The industrial world of Guadalajara has a concentration of firms known as contract manufacturers, and more arrive regularly in the busy Mexican city.
Typically, these firms have grown from origins as makers of circuit boards and other customized electronics for original equipment manufacturers, but the breadth of assignments is broadening.
OEMs seek to outsource part or all of their production on particular products, and that works into the hands of the contract manufacturers. The idea is to focus production resources on a region, perhaps the Americas, Asia or Europe, and drive down the costs.
Polymer processors feel the pull, too, as their customers want parts made nearer the final assembly point.
A number of contract manufacturers in Guadalajara have — or are building — ties to plastics processors.
SCI Systems Inc. of Huntsville, Ala., set the pace more than a decade ago in setting up a plant there.
Now, SCI's land-constrained contract-manufacturing operation is expanding to a second site south of the city's airport.
``We were the first one,'' Olin King, chairman and chief executive officer, said in a telephone interview. ``Now, 10 [companies] have followed us.'' Initially, SCI took a required Mexican partner but eventually bought out the other party.
``The Mexican market has been good,'' King said. ``We introduced our customers [to the area], and they encouraged our competition.'' Now, it has ``become a broad market.''
Having expanded its Guadalajara site five times, SCI now employs about 4,000 in more than 200,000 square feet of manufacturing space. That location will remain in operation.
``We are in the process of completing a new building'' of about 100,000 square feet on more than 20 acres, King said. Operations begin in November. The site can accommodate several new buildings as needs grow.

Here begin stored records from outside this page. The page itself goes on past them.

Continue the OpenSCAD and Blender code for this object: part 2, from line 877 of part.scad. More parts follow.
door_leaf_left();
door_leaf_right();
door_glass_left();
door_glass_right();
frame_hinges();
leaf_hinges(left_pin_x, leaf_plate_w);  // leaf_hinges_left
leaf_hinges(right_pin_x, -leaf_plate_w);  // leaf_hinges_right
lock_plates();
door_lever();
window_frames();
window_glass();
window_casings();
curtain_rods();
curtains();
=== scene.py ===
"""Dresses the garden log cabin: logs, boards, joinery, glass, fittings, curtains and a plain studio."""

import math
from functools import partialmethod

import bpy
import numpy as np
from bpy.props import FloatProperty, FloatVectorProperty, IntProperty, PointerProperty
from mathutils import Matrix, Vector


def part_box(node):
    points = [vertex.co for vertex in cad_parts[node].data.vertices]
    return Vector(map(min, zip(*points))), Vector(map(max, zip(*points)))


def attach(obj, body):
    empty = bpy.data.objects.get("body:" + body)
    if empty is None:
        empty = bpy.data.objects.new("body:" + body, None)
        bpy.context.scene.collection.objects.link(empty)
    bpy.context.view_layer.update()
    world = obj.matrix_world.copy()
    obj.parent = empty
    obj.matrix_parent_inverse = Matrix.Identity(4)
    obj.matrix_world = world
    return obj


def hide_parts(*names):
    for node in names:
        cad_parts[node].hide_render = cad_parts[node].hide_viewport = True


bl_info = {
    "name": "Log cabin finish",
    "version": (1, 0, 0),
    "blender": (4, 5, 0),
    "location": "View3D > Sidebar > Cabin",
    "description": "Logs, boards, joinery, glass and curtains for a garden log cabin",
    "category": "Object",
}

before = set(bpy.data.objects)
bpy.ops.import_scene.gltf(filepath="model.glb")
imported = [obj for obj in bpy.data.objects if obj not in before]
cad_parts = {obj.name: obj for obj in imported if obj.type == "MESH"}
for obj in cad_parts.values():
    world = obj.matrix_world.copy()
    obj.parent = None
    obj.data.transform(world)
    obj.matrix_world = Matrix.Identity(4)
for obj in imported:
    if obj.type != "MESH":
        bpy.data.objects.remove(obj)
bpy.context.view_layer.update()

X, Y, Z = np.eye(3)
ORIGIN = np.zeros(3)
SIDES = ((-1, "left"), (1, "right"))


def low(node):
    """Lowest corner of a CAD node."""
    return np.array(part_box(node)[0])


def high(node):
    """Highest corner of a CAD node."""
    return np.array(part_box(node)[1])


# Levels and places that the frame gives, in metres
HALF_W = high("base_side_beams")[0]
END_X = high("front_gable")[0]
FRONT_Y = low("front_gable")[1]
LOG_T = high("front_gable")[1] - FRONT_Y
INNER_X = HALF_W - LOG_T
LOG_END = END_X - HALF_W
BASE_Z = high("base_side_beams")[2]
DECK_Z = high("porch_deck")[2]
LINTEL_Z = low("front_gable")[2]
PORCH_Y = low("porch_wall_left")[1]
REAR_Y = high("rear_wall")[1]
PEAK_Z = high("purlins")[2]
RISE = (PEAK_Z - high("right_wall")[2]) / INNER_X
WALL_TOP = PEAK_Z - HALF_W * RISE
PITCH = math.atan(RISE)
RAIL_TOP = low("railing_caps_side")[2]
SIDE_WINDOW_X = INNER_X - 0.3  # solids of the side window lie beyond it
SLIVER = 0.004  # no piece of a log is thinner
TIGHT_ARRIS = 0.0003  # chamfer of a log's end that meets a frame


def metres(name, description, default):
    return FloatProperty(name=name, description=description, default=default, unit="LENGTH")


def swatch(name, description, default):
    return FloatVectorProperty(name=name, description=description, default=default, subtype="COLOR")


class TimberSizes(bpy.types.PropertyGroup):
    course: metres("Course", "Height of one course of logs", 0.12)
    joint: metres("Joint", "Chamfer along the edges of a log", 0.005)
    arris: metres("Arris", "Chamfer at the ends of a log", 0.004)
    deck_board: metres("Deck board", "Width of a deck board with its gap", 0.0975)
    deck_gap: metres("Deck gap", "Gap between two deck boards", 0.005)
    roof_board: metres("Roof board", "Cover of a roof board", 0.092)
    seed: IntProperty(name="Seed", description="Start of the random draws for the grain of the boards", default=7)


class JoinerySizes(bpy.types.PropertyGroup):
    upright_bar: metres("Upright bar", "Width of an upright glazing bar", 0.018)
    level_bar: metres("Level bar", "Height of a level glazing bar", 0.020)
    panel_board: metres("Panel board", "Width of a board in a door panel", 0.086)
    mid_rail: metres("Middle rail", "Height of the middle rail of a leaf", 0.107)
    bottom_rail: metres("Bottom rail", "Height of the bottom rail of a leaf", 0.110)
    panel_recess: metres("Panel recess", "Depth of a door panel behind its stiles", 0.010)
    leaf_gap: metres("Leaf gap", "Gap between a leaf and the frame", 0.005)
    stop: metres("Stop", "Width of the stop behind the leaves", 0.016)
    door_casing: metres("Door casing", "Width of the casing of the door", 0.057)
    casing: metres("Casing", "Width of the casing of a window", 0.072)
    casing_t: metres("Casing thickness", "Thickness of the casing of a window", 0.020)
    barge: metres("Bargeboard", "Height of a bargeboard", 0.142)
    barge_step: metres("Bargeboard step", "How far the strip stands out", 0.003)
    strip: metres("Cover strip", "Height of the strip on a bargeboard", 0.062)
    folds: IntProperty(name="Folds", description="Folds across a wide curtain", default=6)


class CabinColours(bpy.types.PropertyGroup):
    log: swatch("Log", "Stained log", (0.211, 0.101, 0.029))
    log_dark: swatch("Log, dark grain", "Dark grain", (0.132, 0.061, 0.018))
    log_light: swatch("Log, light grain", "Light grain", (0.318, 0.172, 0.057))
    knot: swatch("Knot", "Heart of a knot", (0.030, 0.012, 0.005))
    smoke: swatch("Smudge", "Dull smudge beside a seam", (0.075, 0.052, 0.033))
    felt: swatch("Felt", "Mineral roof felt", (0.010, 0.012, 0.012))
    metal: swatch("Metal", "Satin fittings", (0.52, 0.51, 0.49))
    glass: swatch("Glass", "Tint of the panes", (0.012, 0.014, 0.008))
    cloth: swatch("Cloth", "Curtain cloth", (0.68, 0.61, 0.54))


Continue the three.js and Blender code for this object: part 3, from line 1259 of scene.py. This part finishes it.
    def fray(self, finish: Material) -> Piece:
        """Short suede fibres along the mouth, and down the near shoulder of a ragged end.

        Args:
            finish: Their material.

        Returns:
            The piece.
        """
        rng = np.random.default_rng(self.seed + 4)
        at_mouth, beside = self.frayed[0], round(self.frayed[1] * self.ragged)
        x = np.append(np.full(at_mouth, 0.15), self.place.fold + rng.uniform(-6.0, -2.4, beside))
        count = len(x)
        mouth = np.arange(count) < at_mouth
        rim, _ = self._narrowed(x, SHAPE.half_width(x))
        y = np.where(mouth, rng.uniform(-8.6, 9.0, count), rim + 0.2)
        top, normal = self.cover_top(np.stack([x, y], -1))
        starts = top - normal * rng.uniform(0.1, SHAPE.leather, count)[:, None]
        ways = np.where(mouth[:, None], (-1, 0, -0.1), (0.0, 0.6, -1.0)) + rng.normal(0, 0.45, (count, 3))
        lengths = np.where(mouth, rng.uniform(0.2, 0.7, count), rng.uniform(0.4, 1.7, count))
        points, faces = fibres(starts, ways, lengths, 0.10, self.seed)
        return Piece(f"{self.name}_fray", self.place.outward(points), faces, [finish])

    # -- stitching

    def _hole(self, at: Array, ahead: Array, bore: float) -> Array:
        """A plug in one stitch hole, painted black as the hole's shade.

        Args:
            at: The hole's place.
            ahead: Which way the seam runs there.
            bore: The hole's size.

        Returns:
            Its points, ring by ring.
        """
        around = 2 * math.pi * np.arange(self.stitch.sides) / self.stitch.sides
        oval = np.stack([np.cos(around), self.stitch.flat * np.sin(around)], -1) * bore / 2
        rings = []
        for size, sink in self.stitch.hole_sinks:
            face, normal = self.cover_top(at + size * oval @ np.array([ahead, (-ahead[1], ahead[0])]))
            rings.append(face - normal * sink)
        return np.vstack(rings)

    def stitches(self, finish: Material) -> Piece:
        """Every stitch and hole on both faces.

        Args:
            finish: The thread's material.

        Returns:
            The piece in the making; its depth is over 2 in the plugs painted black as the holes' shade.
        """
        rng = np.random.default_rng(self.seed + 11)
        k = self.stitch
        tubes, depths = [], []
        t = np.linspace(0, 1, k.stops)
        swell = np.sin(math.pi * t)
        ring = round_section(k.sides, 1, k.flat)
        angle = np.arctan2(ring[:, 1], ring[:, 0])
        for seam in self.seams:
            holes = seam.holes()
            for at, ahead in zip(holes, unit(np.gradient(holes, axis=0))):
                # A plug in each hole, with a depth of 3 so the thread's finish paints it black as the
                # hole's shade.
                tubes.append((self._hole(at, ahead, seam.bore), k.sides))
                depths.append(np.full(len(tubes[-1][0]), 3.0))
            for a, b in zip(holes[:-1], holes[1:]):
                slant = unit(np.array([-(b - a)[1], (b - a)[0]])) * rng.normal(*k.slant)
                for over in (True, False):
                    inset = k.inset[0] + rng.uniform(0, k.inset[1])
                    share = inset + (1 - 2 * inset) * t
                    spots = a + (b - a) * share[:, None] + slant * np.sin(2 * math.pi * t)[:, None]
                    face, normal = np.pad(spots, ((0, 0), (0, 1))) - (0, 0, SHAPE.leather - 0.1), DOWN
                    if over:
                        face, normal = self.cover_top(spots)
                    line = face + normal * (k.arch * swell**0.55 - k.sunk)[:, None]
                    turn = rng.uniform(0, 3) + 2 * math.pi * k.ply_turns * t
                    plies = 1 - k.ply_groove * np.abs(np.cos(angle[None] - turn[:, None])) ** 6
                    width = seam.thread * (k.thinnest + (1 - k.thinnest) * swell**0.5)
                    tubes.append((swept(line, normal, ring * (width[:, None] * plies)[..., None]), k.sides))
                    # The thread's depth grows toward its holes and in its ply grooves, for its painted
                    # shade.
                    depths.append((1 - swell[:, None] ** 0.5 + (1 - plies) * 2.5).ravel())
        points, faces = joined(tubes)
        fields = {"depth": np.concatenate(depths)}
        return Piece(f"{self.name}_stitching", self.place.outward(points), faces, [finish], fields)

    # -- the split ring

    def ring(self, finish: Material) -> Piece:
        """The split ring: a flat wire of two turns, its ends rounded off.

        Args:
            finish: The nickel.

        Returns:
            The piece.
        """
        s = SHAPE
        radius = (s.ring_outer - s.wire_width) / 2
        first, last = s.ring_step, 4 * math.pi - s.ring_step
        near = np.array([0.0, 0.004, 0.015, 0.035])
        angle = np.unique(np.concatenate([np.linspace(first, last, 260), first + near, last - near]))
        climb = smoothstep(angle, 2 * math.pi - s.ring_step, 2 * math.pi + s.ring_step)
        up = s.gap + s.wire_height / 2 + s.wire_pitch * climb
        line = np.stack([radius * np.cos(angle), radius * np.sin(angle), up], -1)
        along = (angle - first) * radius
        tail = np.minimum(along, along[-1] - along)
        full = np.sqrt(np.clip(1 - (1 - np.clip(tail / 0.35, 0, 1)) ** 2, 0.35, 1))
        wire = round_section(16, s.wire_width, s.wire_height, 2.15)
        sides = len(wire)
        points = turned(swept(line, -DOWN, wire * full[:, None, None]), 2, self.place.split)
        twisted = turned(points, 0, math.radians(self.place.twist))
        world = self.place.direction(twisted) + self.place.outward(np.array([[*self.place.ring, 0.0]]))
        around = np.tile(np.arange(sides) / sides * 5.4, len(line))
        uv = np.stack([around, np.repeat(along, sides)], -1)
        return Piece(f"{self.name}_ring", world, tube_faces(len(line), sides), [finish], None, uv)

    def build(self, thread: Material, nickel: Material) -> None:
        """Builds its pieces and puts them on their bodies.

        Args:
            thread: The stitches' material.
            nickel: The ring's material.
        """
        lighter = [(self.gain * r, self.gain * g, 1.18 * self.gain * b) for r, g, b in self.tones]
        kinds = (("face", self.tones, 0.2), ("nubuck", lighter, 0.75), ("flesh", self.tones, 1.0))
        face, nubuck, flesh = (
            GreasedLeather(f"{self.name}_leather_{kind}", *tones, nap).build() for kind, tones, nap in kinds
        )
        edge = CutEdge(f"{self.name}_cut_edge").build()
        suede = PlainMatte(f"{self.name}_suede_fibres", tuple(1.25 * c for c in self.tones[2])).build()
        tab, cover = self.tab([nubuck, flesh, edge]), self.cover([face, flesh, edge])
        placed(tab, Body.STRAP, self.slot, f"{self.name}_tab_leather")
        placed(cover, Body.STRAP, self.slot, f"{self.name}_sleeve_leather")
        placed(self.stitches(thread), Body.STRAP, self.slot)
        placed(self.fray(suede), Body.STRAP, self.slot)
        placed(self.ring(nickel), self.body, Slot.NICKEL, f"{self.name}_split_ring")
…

Customers ask SCI to ``import a fair amount of plastics,'' King said. ``Most is either molded locally or in the U.S. Customers have tools with U.S. suppliers and ship [them] down'' or, in other cases, tools are purchased locally. King declined to name SCI's molders or tool makers.
An SCI captive injection molding operation in Alabama has presses with clamping forces up to 400 tons. The molded parts meet Huntsville area-needs, but none is sent to Guadalajara.
Elsewhere in Mexico, SCI is pursuing a master plan on 20 acres in Apodaca near Monterrey and consolidating a recent acquisition in Mexico City.
``Shortly, we will have four plants in Mexico,'' King said.
SCI says it is ``the world's largest electronics contract manufacturer.''
The firm employed more than 22,000 and reported profit of $145.1 million on sales of $6.81 billion for the fiscal year ending June 30.
Jabil Circuit Inc. established a Guadalajara site in November 1997 and already is looking to expand its manufacturing of printed circuit boards for communications, personal computer and consumer applications.
For now, St. Petersburg, Fla.-based Jabil ships plastic parts from vendors in the United States, but the firm has visited four Guadalajara area molders, gathering samples, establishing contacts and arranging for end-user inspections.
Two existing customers use U.S.-sourced plastic parts, but at least one of those programs may buy local output beginning in 1999, said Sergio Veliz, purchasing manager for Jabil Circuit de Mexico SA de CV. Jabil employs 250 at a 150,000-square-foot facility on 24 acres.
Guadalajara contract manufacturers must meet quality expectations and gain ``customers' trust'' before it is possible to ``start transferring molds or designing and building molds here,'' he said.
Jabil employs 5,000 at eight sites and reported profit of $54.7 million on sales of $1.28 billion for the fiscal year ending Aug. 31.
Solectron Corp. of Milpitas, Calif., has a strategic partnership with injection molder Puget Plastics Corp. of Tualatin, Ore.
Puget is located near Solectron's low-cost, high-volume Guadalajara facility, which was established in late 1997. Solectron employs 1,600 there and operates 37 surface-mount-technology lines in 232,500 square feet of manufacturing space. Solectron's site qualified for ISO 9000 registration in early 1998.
In April 1997, Puget started operations at another Solectron site in Newark, Calif.